Processing claims takes so long that a charitable fund was set up to offer immediate
relief to people involved in accidents with U.N. vehicles, irrespective of blame.
The fund was originally inspired by UNTAC chief Yashushi Akashi who appealed for
U.N. staff to dig into their own pockets to help pay off the victims. So far, according
to Fraps, more than $10,000 has been donated.
While the doctor believes the system is open to abuse he says it was introduced to
halt even worse abuses.
Thai national Kosan Yawat Sompop has handled all of the insurance claims against
UNTAC since June. He insists most are "not sincere".
Many people, he says, will claim much higher salaries than they actually receive
if they think UNTAC will pay their wages while off sick.
Even so, some people believe the U.N. is being "stingy" with its money,
especially in the case of compensation where a death is involved.
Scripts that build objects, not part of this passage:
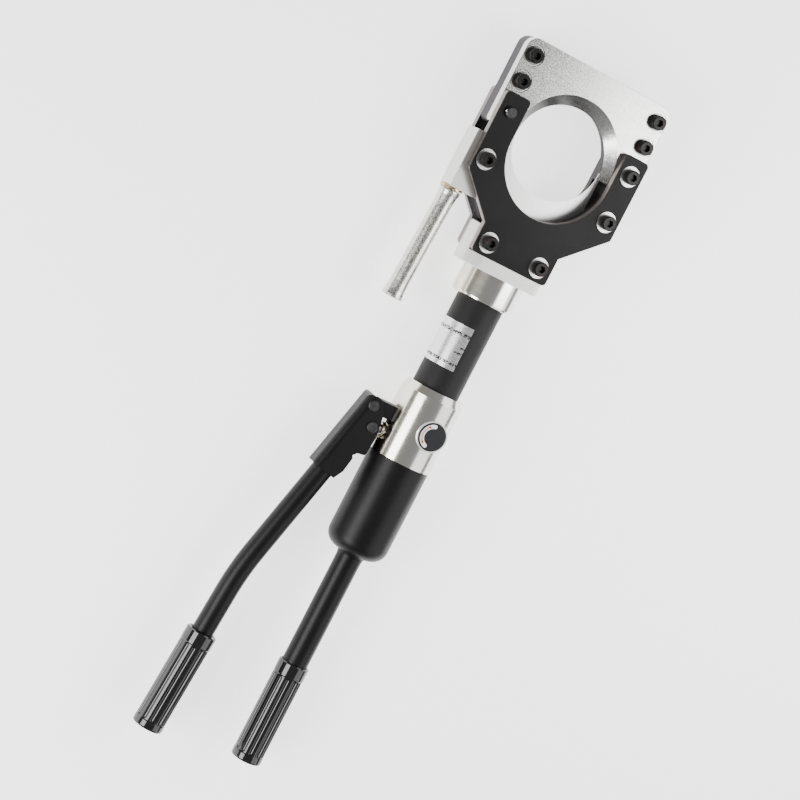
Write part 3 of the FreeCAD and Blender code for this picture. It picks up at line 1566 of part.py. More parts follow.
def pin_clips():
    places = ((d.pin_radius, 0, 0), (d.plunger_pin_radius, d.plunger_pin_x, d.plunger_pin_y))
    clips = []
    for radius, x, y in places:
        profile = ring_profile(radius, radius + CLIP_RIM, -CLIP_THICKNESS, 0)
        clips.append(turned("Clip", profile, *lever_spot(x, y, -d.fork_half_width), "Z"))
    return group("pin_clips", clips)


def pump_plunger():
    """Plunger with a flat eye; the eye's slot lets the lever's pin rise and fall."""
    eye_x = lever_spot(d.plunger_pin_x, d.plunger_pin_y)[0]
    rod = cylinder(
        d.plunger_radius,
        PLUNGER_BORE_END - PLUNGER_TRAVEL_GAP - eye_x,
        x=eye_x,
        y=d.plunger_y,
        z=d.axis_height,
        along="X",
    )
    eye = block(
        (eye_x - EYE_HALF_HEIGHT, d.plunger_y - EYE_HALF_HEIGHT, d.axis_height - EYE_HALF_WIDTH),
        (eye_x + EYE_HALF_HEIGHT, d.plunger_y + EYE_HALF_HEIGHT, d.axis_height + EYE_HALF_WIDTH),
    )
    radius = d.plunger_pin_radius + EYE_PLAY
    slot = [
        cylinder(radius, d.axis_height * 2, x=eye_x, y=d.plunger_y + PIN_DROP + rise)
        for rise in (-EYE_RISE, EYE_RISE)
    ]
    slot.append(
        block(
            (eye_x - radius, d.plunger_y + PIN_DROP - EYE_RISE, 0),
            (eye_x + radius, d.plunger_y + PIN_DROP + EYE_RISE, d.axis_height * 2),
        )
    )
    return cut("pump_plunger", joined([rod, eye], "plunger_body"), slot)


lever_pieces = [
    lever_fork(),
    lever_tube(),
    lever_grip(),
    cross_pin("fulcrum_pin", d.pin_radius, 0, 0),
    cross_pin("plunger_pin", d.plunger_pin_radius, d.plunger_pin_x, d.plunger_pin_y),
    pin_clips(),
]
plunger_pieces = [pump_plunger()]

# ---------------------------------------------------------------------------------------------
# Check every object, then write each sub-part
# ---------------------------------------------------------------------------------------------

doc.recompute()
failed = [item.Label for item in doc.Objects if {"Invalid", "Error"} & set(item.State)]
if failed:
    raise RuntimeError(f"objects that failed to recompute: {failed}")

nodes = head_pieces + gate_pieces + latch_pieces + ram_pieces
nodes += pump_pieces + lever_pieces + plunger_pieces
for node in nodes:
    if node.Shape.isNull() or not node.Shape.isValid():
        raise RuntimeError(f"{node.Label} has no valid shape")

os.makedirs("parts", exist_ok=True)
for node in nodes:
    node.Shape.exportStep(f"parts/{node.Label}.step")
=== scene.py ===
import json
import math

import bpy
from mathutils import Matrix, Vector


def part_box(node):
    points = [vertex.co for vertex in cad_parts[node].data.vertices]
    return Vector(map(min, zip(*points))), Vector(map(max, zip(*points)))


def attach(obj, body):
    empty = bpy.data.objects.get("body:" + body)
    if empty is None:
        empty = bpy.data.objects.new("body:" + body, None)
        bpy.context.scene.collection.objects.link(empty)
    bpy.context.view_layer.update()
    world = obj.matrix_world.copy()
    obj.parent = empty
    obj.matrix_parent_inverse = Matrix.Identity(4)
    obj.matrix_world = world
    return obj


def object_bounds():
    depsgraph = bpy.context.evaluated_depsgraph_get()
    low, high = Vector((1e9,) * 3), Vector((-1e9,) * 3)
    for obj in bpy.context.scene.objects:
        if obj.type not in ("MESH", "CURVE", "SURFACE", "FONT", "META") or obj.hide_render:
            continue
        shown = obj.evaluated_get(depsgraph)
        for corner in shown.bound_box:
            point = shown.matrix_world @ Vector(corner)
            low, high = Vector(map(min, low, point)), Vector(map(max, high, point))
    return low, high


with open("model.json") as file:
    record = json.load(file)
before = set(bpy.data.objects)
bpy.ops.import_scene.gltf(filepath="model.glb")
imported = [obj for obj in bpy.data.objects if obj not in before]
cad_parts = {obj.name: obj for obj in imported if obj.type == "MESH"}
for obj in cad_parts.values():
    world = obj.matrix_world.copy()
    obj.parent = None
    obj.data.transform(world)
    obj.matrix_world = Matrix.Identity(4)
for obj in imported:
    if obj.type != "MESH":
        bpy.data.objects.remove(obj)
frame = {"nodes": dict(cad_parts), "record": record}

CAD_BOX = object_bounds()
MM = 0.001
VALVE_LOW, VALVE_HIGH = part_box("valve_body")
AXIS_Z = (VALVE_LOW[2] + VALVE_HIGH[2]) / 2


# ---------------------------------------------------------------------------------------------
# Node helpers
# ---------------------------------------------------------------------------------------------


NOISE_RANGE = (0.3, 0.7)


class Graph:
    """A material's node tree with short calls for the nodes that it uses."""

    def __init__(self, name, colour, metallic, roughness, **sockets):
        self.material = bpy.data.materials.new(name)
        self.material.use_nodes = True
        self.tree = self.material.node_tree
        self.shader = self.tree.nodes["Principled BSDF"]
        self.shader.inputs["Base Color"].default_value = (*colour, 1)
        self.shader.inputs["Metallic"].default_value = metallic
        self.shader.inputs["Roughness"].default_value = roughness
        for socket, value in sockets.items():
            self.shader.inputs[socket.replace("_", " ")].default_value = value
        self.coords = self.node("ShaderNodeTexCoord")

    def node(self, kind, **settings):
        made = self.tree.nodes.new(kind)
        for key, value in settings.items():
            setattr(made, key, value)
        return made

    def link(self, source, target):
        self.tree.links.new(source, target)

    def feed(self, node, socket, value):
        if hasattr(value, "is_output"):
            self.link(value, node.inputs[socket])
        else:
            node.inputs[socket].default_value = value

    def math(self, operation, first, second=0.0):
        made = self.node("ShaderNodeMath", operation=operation)
        self.feed(made, 0, first)
        self.feed(made, 1, second)
        return made.outputs[0]

    def split(self, vector):
        made = self.node("ShaderNodeSeparateXYZ")
        self.link(vector, made.inputs[0])
        return made.outputs

    def place(self):
        return self.split(self.coords.outputs["Object"])

    def normal(self):
        return self.split(self.coords.outputs["Normal"])

    def stretch(self, scale):
        made = self.node("ShaderNodeMapping")
        self.link(self.coords.outputs["Object"], made.inputs["Vector"])
        made.inputs["Scale"].default_value = scale
        return made.outputs[0]

    def noise(self, scale, detail=4.0, roughness=0.55, stretch=(1, 1, 1)):
        made = self.node("ShaderNodeTexNoise")
        self.link(self.stretch(stretch), made.inputs["Vector"])
        made.inputs["Scale"].default_value = scale
        made.inputs["Detail"].default_value = detail
        made.inputs["Roughness"].default_value = roughness
        return made.outputs["Fac"]

    def spread(self, value, low, high, to_low=0.0, to_high=1.0):
        """Map the range from low to high onto another one, held at its ends."""
        made = self.node("ShaderNodeMapRange")
        self.link(value, made.inputs["Value"])
        limits = {"From Min": low, "From Max": high, "To Min": to_low, "To Max": to_high}
        for socket, limit in limits.items():
            made.inputs[socket].default_value = limit
        return made.outputs[0]

    def mix(self, factor, first, second):
        made = self.node("ShaderNodeMix", data_type="RGBA")
        self.feed(made, 0, factor)
        for socket, colour in ((6, first), (7, second)):
            self.feed(made, socket, colour if hasattr(colour, "is_output") else (*colour, 1))
        return made.outputs[2]

    def follow(self, noise, to_low=0.0, to_high=1.0):
        """Spread the usual range of a noise."""
        return self.spread(noise, *NOISE_RANGE, to_low, to_high)

    def vary(self, noise, first, second):
        """Colour that follows a noise from one tone to another."""
        return self.mix(self.follow(noise), first, second)

    def between(self, value, low, high, soft):
        """1 where value lies between two limits, with soft ends."""
        rise = self.spread(value, low - soft, low + soft)
        fall = self.spread(value, high - soft, high + soft, 1.0, 0.0)
        return self.math("MULTIPLY", rise, fall)

    def distance(self, across, along):
        """Length of a step whose two parts these are."""
        squares = (self.math("MULTIPLY", part, part) for part in (across, along))
        return self.math("SQRT", self.math("ADD", *squares))

    def colour(self, value):
        self.link(value, self.shader.inputs["Base Color"])

    def rough(self, value):
        self.link(value, self.shader.inputs["Roughness"])

    def metal(self, value):
        self.link(value, self.shader.inputs["Metallic"])

    def bump(self, height, strength, distance):
        made = self.node("ShaderNodeBump")
        made.inputs["Strength"].default_value = strength
        made.inputs["Distance"].default_value = distance
        self.link(height, made.inputs["Height"])
        self.link(made.outputs[0], self.shader.inputs["Normal"])


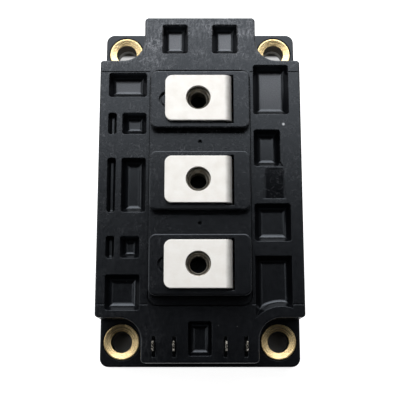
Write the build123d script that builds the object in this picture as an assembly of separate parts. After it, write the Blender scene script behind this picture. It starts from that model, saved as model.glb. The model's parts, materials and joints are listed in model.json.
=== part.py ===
from build123d import *
import math
import os

os.makedirs("parts", exist_ok=True)

# Half-bridge power module, millimetres. Z up, origin on the base plate's underside at the centre
# of the four screw holes. X runs across the module, Y runs along the row of terminals.

# Screw holes and the collars in them
hole_spacing_x = 48.0
hole_spacing_y = 93.0
hole_r = 3.25
collar_r = 5.45
collar_barrel_r = 4.4
collar_head_t = 1.0
collar_gap = 0.25
collar_edge_r = 0.2
collar_dish = 0.4
screw_clear_r = 6.7

# Base plate
base_t = 3.0
base_inset = 0.5
base_corner_r = 2.3

# Housing outline: corner tabs, side walls, top block, control block
tab_margin_x = 6.6
tab_margin_top = 6.8
tab_margin_bottom = 7.5
tab_corner_r = 2.6
tab_top_z = 8.5
side_overhang = 0.4
block_overhang = 0.7
control_setback = 1.0
body_top_z = 21.0
side_corner_r = 1.0
block_corner_r = 1.2
body_edge_r = 0.4

# Hollows inside the housing
cavity_wall_x = 4.0
cavity_wall_end = 2.8
cavity_top_z = 14.0
shaft_ledge = 1.8
ledge_z = 19.0
core_wall = 2.5
core_gap = 1.0
core_roof_z = 14.0
control_core_roof_z = 7.4

# Lid: plate with three raised islands
lid_side_margin = 0.5
lid_end_margin = 2.6
lid_fit = 0.3
lid_corner_r = 3.0
strip_top_z = 24.5
island_top_z = 27.6
island_x = 30.0
island_y = 18.0
island_corner_r = 2.2
island_edge_r = 0.45
lid_skirt = 1.9
lid_plate_t = 2.2
round_mark_r = 0.6
round_mark_depth = 1.2
release_mark_r = 2.4
release_mark_depth = 0.5
release_groove_w = 0.7
release_groove_depth = 1.5
release_mark_offset = 0.4

# Terminal bars
terminal_pitch = 25.0
terminal_w = 14.0
terminal_t = 1.2
terminal_lift = 0.4
terminal_x0 = -10.4
terminal_x1 = 9.5
terminal_hole_x = -0.5
terminal_hole_r = 3.7
terminal_corner_r = 2.1
terminal_bend_r = 2.3
terminal_neck_z = 17.0
terminal_neck_w = 4.6
terminal_foot = 6.0
middle_neck_margin = 0.2
bend_slot_gap = 0.6
bend_slot_side = 0.6

# Terminal nuts, M6
nut_flats = 10.0
nut_h = 5.0
nut_bore_r = 2.5
nut_chamfer = 0.9
nut_drop = 0.4
nut_fit = 0.1
boss_wall = 1.6
screw_room_r = 3.5
screw_room_depth = 4.4
boss_floor = 1.8

# Cored pockets in the top surface
pocket_depth = 2.7
pocket_inset = 1.5
pocket_inset_share = 0.3
pocket_corner_r = 0.9
pocket_floor_r = 1.8
pocket_floor_share = 0.42
arc_floor_r = 1.2
inner_rib = 0.9
left_outer_wall = 2.8
right_outer_wall = 3.6
slot_w = 2.65
slot_rib = 1.65
left_1_y = 31.75
left_1_len = 7.9
left_2_y = 19.3
left_2_len = 6.9
left_3_y = 0.0
left_3_len = 16.9
left_4_y = -19.0
left_4_len = 6.7
left_4_setback = 1.6
left_5_y = -32.5
left_5_len = 10.6
left_5_setback = 1.4
right_1_y = 30.25
right_1_len = 16.1
right_2_y = 11.6
right_2_len = 11.6
right_2_setback = 2.9
right_4_y = -11.5
right_4_len = 11.6
right_5_top_y = -21.6
right_5_wall = 3.2
patch_y = 0.4
patch_len = 9.4
patch_w = 5.3
patch_spread = 0.8
patch_depth = 0.15
patch_from_rib = 3.5
nick_len = 0.9
nick_w = 0.7
nick_lap = 0.1
block_pocket_gap = 3.75
block_pocket_w = 8.1
block_pocket_len = 9.7
block_pocket_margin = 2.3
control_pocket_w = 7.0
control_pocket_len = 10.0
control_pocket_margin = 2.0
control_pocket_depth = 4.0
control_pocket_inset = 0.5
parting_groove_y = 36.0
parting_groove_w = 0.3
parting_groove_depth = 0.3

# Control tabs
tab_inner_x = 7.5
tab_outer_x = 13.5
tab_blade_w = 2.8
tab_blade_t = 0.5
tab_blade_top_z = 28.5
tab_from_edge = 4.7
tab_tip_chamfer = 0.7
tab_eye_r = 0.6
tab_eye_drop = 3.0
tab_run_z = 8.6
tab_run_h = 2.0
tab_pad_w = 2.4
tab_pad_len = 2.4
tab_pad_t = 0.5
tab_pad_setback = 0.2
tab_slot_w = 1.1
tab_slot_len = 6.0
tab_slot_depth = 3.0
shelf_len = 2.8
shelf_t = 2.0
shelf_x = 32.0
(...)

Payments of $2,000 in the case of a bread-winner's death have prompted people to
complain although some UNTAC staff privately believe such payments to be fair once
the local cost of living is taken into consideration.
Many claimants feel that they are forced to bargain with UNTAC over payments and
that each case is dealt with much in the same way as lots at an auction. But UNTAC
has its own priorities.
"Our goal is to get claims settled quickly," says one senior administrator,
because cases that drag on have a tendency to grow in financial proportion.